A diferença é que agora uma "cabeça" de lama, colocada sobre um tronco chamado ieipari, faz o papel do crânio do inimigo.
A cerimônia relembra o mito de origem dos Arara. Os índios cantam para esse tronco com uma caveira em cima e conversam com ele (a música usada nesse ritual algo macabro é hoje o hino semi-oficial da área de etnologia da UFPR, brinca Márnio).
O começo do mundo
Entender a cerimônia do ieipari significa entender como o mundo dos Arara começou. Para eles, como a geografia da Amazônia mostra, com seus rios caudalosos e terra nem sempre firme, o mundo é composto de pedaços da casca do céu, que quebrou depois de um conflito original -algo parecido com o drama cristão da expulsão de Adão e Eva do Paraíso, e de outros desastres posteriores que outras culturas também têm, como o dilúvio.
A harmonia desse céu Arara foi quebrada pela guerra. A divindade costumava colocar a termo os conflitos usando uma flauta sagrada, mas mesmo os seus trinados não impediram a luta. Essa mesma flauta, com penas de arara, é usada pelos Arara em cada fase do ritual em torno do tronco ieipari.
Apesar da óbvia relação, não se tem certeza do porquê de os Arara terem esse nome. É provável que tenha sido obra dos colonos portugueses, pois a autodenominação desses índios é uma palavra distinta. Curiosamente, no mito de origem essas aves também comparecem, junto com outras que catam os pedaços do Universo caído e o reformam. Já a divindade se transformou em uma onça negra.
A pintura corporal dos Arara lembra as pintas das onças. É uma pintura de guerra. O padrão estético da pintura no corpo segue as mesmas linhas de esquartejamento de um inimigo.
Briga no céu
A briga no céu foi entre dois grupos que se tratavam mutuamente por ipari (ieipari quer dizer ipari de madeira). Ambos caíram na terra em consequência.
Significativamente, outras tribos indígenas não merecem essa designação. Inimigos como os Caiapó são, para os Arara, seres maléficos que têm apenas a aparência de humanos.
E, ainda mais curiosamente, os "brancos" tinham uma identificação melhor. Para os Arara, eles seriam descendentes de um dos ipari, por isso eram respeitados.
O conflito com os "brancos" teve uma base material clara, a invasão das terras Arara, e uma confusão. Havia brancos que, apesar de descendentes de um dos ipari, eram seres maléficos.
Os "brancos" da Funai podiam dar presentes como facões e panelas; já os "brancos" colonos davam tiros de espingarda.
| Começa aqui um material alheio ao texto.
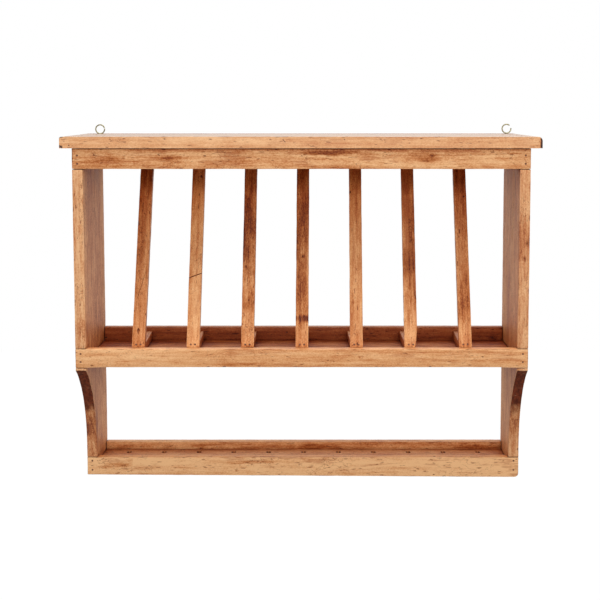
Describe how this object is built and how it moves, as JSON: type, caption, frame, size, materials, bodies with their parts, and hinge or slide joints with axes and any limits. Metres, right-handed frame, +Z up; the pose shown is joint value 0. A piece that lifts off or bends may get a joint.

Mas também houve um aspecto perturbador na cosmovisão desses índios. Como o pessoal da Funai incluía índios de outras tribos, potenciais ou reais inimigas, os brancos passaram a ser associados com elas.
A estratégia das frentes de aproximação também era polêmica. Como os Arara foram de repente descobertos ao longo de uma Transamazônica que viria a receber colonos em massa, era fundamental para a Funai achá-los e pacificá-los.
E, por isso, em vez de esperar contatos tranquilos, os funcionários da agência do governo se embrenhavam na mata, praticamente "caçando" os índios, que se viram acuados, vítimas não apenas de um inimigo tradicional, mas de um castigo divino.
Foi isso que criou a crise de 1975 a 1978, que resultou na morte ritual de quatro "brancos". Só a partir de 79, com uma mudança na estratégia de contato, obra do sertanista e ex-presidente da Funai Sidney Possuelo, que a atração dos Arara foi feita de modo correto, sem pressa e sem ameaças.
O ritual do Ieipari é para os Arara uma forma simbólica de tornar a violência, que está na origem do mundo, em algo produtivo, como se fosse uma domesticação desse princípio.
É por isso que, talvez mais importante que o crânio sobre o tronco, é a presença um balde de bebida aos seus pés.
Os Arara tomam essa bebida, feita de mandioca, durante o ritual, ao mesmo tempo falando que estão "tomando um filho de ieipari". Ou seja, para eles é através do líquido que a vida circula no Universo. Ele é literalmente uma das substâncias vitais.
É por isso também que nessa cerimônia as mulheres também costumam roçar a vulva no tronco.
"A cabeça é a expressão simbólica da necessidade de predar o mundo", diz Teixeira-Pinto.
O mito do ieipari, e todo o ritual, expressam simbolicamente a circulação de substâncias vitais no Universo.